Reviewer role is someone who gets the dubious privilege to watch the video from start to finish and decide if it is good enough or needs fixing. We just ask that they really watch it all and not get bored and stop watching. This person will be most likely to have time as soon as it is published. It may be days before the presenter or the video crew get a chance to QA it.

For Reviewers

Anyone can review a video. Ideally, a reviewer is someone who is interested in the topic of the video enough to watch it start to finish and is eagar review it promptly.

If someone decides it is good and clicks Approve, it will then be released to the public.

If it needs fixing, it will be fixed and a new version posted. This may take only a few hours for simple problems or days for something complicated.

Things that might need fixing:

  • The title is wrong. (Spelled wrong, title of a different talk, text is chopped off because it is too long and doesn't fit. etc.)
  • There is 10 min of break in the middle. Or the end. Or the beginning.
  • No sound. Sometimes the connection from the PA system to the recording system goes out.
  • Bad sound. Sometimes the connection from the PA system to the recording system goes bad.
  • Someone says "oh, please don't include that in the video?"
  • Someone gives out someone's phone number, password.
  • The video looks like this:
  • bad encode screenshot
  • The video sounds like that above image
  • The video is missing some sound:
  • Audio problem
  • There is no video, maybe not even a page about the video. (This can happen if a video violates policy, or a flying saucer full of internet cats eats it.)

These are examples, not an exhaustive list. If you see something that you think should be fixed, then we will hold off releasing it and look into it. We may decide it is OK, or as good as it will get and release it anyway, but this is how we catch the problems that can be fixed.

For Event Organizers

This does not block or slow down videos being released by the producers. It helps them out by parallelizing and increasing the attention each video gets as it travels though the pipeline. Videos get released quicker and problems get addressed sooner. It also does not interfere with a presenter's request to hold off or never release a video.

Don't worry about a burden of responsibility. If this bit falls apart, it doesn't break anything and the video will get processed eventually, which has been working pretty good for years.

More fluff: I want to emphasize that each reviewer should only be responsible for one talk. The reviewer only has one job: to catch any mistakes that might happen to this one video. This one video should get their complete attention. "All the videos" is an unreasonable task as it requires discovering what the actual set of videos is, which typically has edge cases like: Opening comments, Lunch announcements, committee meeting, and that thing someone schedules at the last minute.

For the Comp Sci folk: Having a 1:1 relation between reviewer and video is O(1) complexity, as where anything else is O(n) complexity. (This may not be exactly accurate, but it gets the point across.)

For Presenters

The video processing system will give both the presenter and the reviewer the same emails and options, so presenters should not be their own reviewer. We want a 2nd set of eyes.
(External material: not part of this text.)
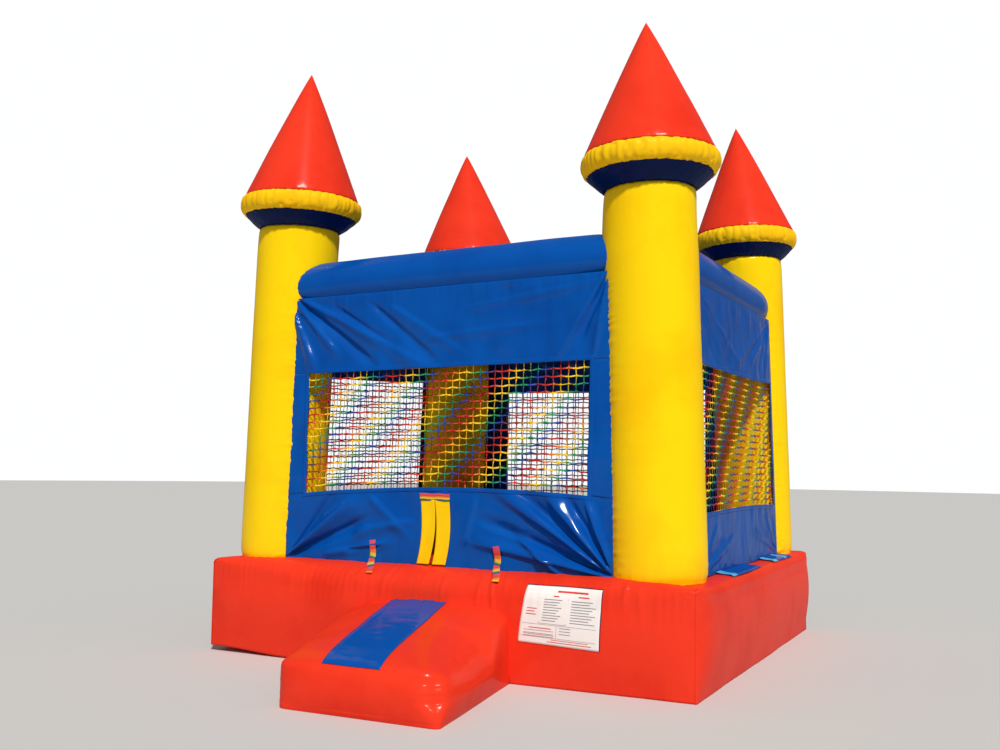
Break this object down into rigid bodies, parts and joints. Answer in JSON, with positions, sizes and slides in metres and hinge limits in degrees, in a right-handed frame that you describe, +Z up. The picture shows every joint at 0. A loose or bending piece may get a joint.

A great candidate is someone who was encouraging you to give the talk.

If you are a presenter who needs some level of control over the process of your video being released to the public, then you should ask not to have it released until you personally approve it. We can accommodate this, and something of this nature does deserve a 2nd person to help out. In the past the reviewer role has been assigned to a person from the company legal department.

You can designate others to review your video. Inform the conference committee of the name and email. Both you and they will get the email when your video is ready for review.

Recruiting

Presenters should ask their social network:

Who wants to review my talk video before it is released to the public? A private screening at the cost of being responsible for watching and assessing pass/fail/critique which is easy compared to the task of preparing and delivering the presentation.

If there is a talk selection committee, a person advocating for a talks acceptance is a good candidate to be the reviewer, or to find a reviewer. If the talk involves a subject that has some sort of community, someone from the community who is not able to attend the live event is a good candidate to be the reviewer. Provided they are limited to just one video.